Le présent amendement tend à supprimer certaines dispositions correctrices de l’ISF qui, à nos yeux, nuisent à sa bonne répartition entre les contribuables.
Est tout d’abord visée la disposition permettant aux membres de pactes d’actionnaires, qui constituent le noyau dur de l’actionnariat d’entreprise, de diminuer leur contribution à l’ISF à proportion de leur participation. Cette exonération des intérêts minoritaires, instaurée par la loi pour l’initiative économique, dite « loi Dutreil », n’a pas rencontré un grand succès, malgré les assurances contraires qui figuraient, à l’époque, dans le rapport sur le fondement duquel elle avait été élaborée.
À en croire l’évaluation des voies et moyens annexée au présent projet de loi de finances, 12 700 ménages recourraient à ce dispositif en 2012, pour une dépense fiscale globale de 70 millions d’euros. Ce coût est estimé à 170 millions d’euros cette année, du simple fait du quasi-retour au tarif antérieur, ce qui signifie tout de même un bonus de plus de 13 000 euros par contribuable ! Les redevables de l’impôt sur le revenu qui paient moins de 3 000 euros en moyenne apprécieront le cadeau.
S’agissant du dispositif de l’article 885 I quater du code général des impôts, son coût s’élèverait à 40 millions d’euros pour 11 700 ménages déclarants ; ce montant est également estimé à la hausse cette année, du fait de l’article 9 tel que rédigé, ce qui le porte aux alentours de 120 millions d’euros.
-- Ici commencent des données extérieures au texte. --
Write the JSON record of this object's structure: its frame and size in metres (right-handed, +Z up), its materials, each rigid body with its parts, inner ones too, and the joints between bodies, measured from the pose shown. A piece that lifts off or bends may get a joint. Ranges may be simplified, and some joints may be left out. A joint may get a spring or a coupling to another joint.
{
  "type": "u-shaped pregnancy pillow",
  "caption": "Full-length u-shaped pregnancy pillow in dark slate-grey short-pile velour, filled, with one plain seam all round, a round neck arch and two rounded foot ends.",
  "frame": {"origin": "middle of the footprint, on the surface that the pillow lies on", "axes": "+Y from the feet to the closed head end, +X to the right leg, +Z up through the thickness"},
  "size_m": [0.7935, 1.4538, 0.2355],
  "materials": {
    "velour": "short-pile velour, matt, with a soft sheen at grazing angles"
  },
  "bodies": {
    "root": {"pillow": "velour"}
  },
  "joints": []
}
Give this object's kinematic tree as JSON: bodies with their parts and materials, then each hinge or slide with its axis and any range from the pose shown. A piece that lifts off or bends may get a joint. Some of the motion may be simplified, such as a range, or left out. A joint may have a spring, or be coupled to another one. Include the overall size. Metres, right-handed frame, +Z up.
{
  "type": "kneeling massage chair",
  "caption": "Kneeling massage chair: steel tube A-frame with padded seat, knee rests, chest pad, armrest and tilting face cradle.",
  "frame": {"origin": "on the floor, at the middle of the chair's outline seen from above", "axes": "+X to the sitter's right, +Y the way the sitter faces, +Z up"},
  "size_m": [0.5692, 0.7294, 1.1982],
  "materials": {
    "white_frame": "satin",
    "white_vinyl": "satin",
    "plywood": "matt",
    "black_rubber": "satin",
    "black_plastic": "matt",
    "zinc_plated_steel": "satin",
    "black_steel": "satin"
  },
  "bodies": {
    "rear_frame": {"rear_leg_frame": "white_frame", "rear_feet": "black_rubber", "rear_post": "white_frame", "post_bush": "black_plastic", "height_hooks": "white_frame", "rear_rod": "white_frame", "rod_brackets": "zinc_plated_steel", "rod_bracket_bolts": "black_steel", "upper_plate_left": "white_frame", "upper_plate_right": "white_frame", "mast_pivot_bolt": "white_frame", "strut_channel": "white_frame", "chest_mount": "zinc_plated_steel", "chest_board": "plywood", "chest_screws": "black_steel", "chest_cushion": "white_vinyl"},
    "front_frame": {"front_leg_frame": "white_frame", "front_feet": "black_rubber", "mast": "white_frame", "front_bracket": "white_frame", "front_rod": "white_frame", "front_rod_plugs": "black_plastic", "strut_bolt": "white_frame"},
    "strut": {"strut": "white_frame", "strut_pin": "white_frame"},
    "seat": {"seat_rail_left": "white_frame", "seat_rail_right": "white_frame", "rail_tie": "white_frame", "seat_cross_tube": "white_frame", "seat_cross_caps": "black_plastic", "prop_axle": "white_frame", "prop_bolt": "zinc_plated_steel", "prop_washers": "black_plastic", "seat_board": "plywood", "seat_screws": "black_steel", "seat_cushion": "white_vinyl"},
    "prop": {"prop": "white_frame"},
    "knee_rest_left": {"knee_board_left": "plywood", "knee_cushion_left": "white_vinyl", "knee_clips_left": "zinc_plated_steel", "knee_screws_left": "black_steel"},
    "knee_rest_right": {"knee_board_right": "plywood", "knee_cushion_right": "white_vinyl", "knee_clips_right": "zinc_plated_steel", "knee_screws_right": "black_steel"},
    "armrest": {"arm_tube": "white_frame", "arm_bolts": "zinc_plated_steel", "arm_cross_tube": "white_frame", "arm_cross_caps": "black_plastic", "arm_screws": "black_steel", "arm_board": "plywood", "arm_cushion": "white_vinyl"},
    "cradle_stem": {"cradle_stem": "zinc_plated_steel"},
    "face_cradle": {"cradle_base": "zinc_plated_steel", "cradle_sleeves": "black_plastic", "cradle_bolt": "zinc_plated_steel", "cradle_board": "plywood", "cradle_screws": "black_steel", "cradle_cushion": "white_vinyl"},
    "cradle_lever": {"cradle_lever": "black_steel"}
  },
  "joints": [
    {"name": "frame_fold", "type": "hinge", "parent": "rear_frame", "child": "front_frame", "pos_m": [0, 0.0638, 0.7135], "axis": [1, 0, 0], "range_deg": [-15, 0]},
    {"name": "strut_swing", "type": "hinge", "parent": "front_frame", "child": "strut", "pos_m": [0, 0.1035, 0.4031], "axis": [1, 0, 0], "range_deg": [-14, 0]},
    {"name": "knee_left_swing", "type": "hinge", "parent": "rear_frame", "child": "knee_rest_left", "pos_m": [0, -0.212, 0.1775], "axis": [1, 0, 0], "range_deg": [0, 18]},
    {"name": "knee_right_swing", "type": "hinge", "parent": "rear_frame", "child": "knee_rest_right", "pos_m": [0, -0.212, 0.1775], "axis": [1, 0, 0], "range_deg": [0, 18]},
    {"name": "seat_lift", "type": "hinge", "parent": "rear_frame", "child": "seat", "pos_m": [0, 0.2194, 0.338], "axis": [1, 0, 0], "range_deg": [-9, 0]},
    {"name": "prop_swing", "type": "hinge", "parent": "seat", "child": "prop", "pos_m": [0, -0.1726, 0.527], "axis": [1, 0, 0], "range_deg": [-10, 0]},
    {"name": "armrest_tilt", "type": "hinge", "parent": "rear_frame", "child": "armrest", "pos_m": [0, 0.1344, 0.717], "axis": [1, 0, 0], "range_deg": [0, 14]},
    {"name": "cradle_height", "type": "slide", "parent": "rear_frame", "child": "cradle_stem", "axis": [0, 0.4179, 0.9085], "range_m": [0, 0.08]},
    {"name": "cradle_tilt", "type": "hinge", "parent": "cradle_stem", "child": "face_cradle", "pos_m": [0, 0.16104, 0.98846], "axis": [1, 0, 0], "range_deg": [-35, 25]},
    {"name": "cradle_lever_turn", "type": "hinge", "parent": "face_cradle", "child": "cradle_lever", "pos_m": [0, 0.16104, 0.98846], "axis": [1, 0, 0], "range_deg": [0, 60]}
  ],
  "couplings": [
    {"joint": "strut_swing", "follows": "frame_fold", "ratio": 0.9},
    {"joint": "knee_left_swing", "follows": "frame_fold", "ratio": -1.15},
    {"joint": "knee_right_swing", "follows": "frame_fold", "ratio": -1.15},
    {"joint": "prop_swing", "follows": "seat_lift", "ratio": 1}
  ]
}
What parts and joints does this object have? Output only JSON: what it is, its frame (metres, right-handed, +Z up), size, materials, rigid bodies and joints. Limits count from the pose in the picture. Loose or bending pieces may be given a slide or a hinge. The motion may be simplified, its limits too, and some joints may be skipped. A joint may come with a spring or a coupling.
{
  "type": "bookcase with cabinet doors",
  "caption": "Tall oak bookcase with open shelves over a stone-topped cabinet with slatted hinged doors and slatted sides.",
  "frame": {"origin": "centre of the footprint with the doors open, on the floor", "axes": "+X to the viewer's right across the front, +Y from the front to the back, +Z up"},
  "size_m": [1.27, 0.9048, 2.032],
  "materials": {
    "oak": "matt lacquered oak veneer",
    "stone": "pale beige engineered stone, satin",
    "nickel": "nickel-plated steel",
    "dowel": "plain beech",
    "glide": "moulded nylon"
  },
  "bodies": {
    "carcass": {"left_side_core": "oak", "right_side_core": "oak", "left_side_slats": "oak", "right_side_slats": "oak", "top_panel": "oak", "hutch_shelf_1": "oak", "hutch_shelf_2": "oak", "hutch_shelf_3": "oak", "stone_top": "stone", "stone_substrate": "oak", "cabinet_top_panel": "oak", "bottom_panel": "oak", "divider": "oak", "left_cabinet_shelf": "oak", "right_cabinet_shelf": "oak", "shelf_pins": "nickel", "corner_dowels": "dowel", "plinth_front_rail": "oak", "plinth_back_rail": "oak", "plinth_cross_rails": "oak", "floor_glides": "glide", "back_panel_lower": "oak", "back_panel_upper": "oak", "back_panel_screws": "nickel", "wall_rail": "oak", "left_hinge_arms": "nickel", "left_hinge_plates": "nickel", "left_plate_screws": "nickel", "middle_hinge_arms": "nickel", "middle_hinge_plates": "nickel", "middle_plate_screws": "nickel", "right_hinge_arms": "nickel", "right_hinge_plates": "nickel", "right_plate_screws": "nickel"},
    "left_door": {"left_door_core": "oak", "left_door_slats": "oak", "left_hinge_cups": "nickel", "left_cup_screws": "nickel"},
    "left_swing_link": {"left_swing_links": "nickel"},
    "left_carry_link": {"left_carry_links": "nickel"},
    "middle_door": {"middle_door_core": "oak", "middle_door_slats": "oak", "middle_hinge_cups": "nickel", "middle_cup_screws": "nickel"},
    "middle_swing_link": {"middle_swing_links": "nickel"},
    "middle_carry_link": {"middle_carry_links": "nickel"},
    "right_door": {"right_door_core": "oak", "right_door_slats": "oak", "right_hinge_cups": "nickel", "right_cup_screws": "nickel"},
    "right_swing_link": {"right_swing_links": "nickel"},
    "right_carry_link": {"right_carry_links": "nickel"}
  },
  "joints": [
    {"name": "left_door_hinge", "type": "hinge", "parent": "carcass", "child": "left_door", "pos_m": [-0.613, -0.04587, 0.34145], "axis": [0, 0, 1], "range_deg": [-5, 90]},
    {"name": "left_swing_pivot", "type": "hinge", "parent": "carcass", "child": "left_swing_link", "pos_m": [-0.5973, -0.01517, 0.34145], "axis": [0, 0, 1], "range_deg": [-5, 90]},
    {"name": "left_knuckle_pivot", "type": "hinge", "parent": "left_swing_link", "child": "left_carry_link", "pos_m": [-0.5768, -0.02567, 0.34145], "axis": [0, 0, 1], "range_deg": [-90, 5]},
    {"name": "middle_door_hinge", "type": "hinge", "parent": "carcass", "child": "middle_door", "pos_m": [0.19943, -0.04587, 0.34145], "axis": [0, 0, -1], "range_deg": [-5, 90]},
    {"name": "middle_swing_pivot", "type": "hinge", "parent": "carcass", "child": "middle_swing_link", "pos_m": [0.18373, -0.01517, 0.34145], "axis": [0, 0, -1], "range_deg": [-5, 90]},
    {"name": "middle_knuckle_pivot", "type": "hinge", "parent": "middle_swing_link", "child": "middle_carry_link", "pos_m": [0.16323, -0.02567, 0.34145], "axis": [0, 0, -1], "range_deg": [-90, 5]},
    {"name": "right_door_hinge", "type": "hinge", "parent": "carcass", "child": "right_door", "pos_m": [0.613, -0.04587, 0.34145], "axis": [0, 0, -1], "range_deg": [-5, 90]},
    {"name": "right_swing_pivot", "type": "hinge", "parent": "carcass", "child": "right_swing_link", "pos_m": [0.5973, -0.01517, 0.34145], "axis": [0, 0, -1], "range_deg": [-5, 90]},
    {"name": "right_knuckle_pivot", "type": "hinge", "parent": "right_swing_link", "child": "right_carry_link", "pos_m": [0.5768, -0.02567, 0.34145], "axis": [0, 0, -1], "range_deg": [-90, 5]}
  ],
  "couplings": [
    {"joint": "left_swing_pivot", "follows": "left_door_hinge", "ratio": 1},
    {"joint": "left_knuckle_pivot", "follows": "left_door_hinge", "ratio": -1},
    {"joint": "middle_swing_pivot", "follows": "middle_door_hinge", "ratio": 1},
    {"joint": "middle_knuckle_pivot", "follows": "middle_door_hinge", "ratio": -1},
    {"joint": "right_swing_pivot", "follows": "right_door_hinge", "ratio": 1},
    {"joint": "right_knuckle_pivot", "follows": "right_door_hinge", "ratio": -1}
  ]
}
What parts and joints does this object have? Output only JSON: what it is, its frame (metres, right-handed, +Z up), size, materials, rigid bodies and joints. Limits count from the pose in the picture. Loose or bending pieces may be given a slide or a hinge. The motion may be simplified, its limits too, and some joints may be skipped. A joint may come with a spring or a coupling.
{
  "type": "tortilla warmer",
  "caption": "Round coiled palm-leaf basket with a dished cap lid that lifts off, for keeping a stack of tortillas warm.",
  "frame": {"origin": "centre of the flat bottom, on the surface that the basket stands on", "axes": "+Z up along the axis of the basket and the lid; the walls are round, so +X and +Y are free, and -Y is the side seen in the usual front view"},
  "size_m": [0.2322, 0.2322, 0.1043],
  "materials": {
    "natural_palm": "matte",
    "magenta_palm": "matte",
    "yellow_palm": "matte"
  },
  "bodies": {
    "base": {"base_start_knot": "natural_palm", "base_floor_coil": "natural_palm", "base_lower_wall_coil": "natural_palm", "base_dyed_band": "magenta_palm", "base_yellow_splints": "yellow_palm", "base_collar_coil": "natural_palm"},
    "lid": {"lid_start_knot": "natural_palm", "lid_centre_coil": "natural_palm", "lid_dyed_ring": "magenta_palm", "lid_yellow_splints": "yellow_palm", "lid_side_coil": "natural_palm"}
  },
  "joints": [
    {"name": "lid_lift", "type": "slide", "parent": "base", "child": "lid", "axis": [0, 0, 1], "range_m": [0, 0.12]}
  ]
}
Cela signifie un bonus de plus de 10 000 euros par contribuable, et ce sans faire d’effort, étant donné qu’en la matière ce n’est pas la valeur des biens imposables qui augmente, c’est uniquement l’effet du tarif… Bref, seul un peu plus de 3 % des redevables de l’ISF font jouer ces dispositifs pourtant déjà relativement anciens, et de fait peu employés.
Le pacte d’actionnaires concerne au premier chef des actionnaires minoritaires et non impliqués dans la gestion courante de l’entreprise : il s’agit avant tout d’une technique d’optimisation fiscale pour celles et ceux dont le rapport avec l’entreprise se limite à la perception de dividendes. Ce système est fort utile aux riches dynasties industrielles que notre pays compte encore.
Au demeurant, lesdits pactes d’actionnaires font parfois l’objet de contestations et de controverses, comme l’illustre par exemple l’affaire de Wendel : parmi les héritiers de cette grande famille industrielle de Lorraine, certains actionnaires minoritaires ont porté plainte contre les agissements de plusieurs cadres dirigeants – dont l’ex-président du Medef – qu’ils accusent d’avoir mésusé de leurs titres et actions dans la gestion des affaires du groupe.
Or, comme le pacte de Wendel est précisément le modèle dont s’est largement inspiré le dispositif « Dutreil », on peut se demander si le maintien de ce dispositif est tout à fait fondé.
Compte tenu de ces éléments, nous ne pouvons qu’encourager le Sénat à confirmer sa position exprimée l’an dernier en faveur de la suppression du dispositif Dutreil : il s’agit d’une niche fiscale très coûteuse, inutile et peu opératoire de l’ISF, dont elle réduit le rendement de manière inacceptable.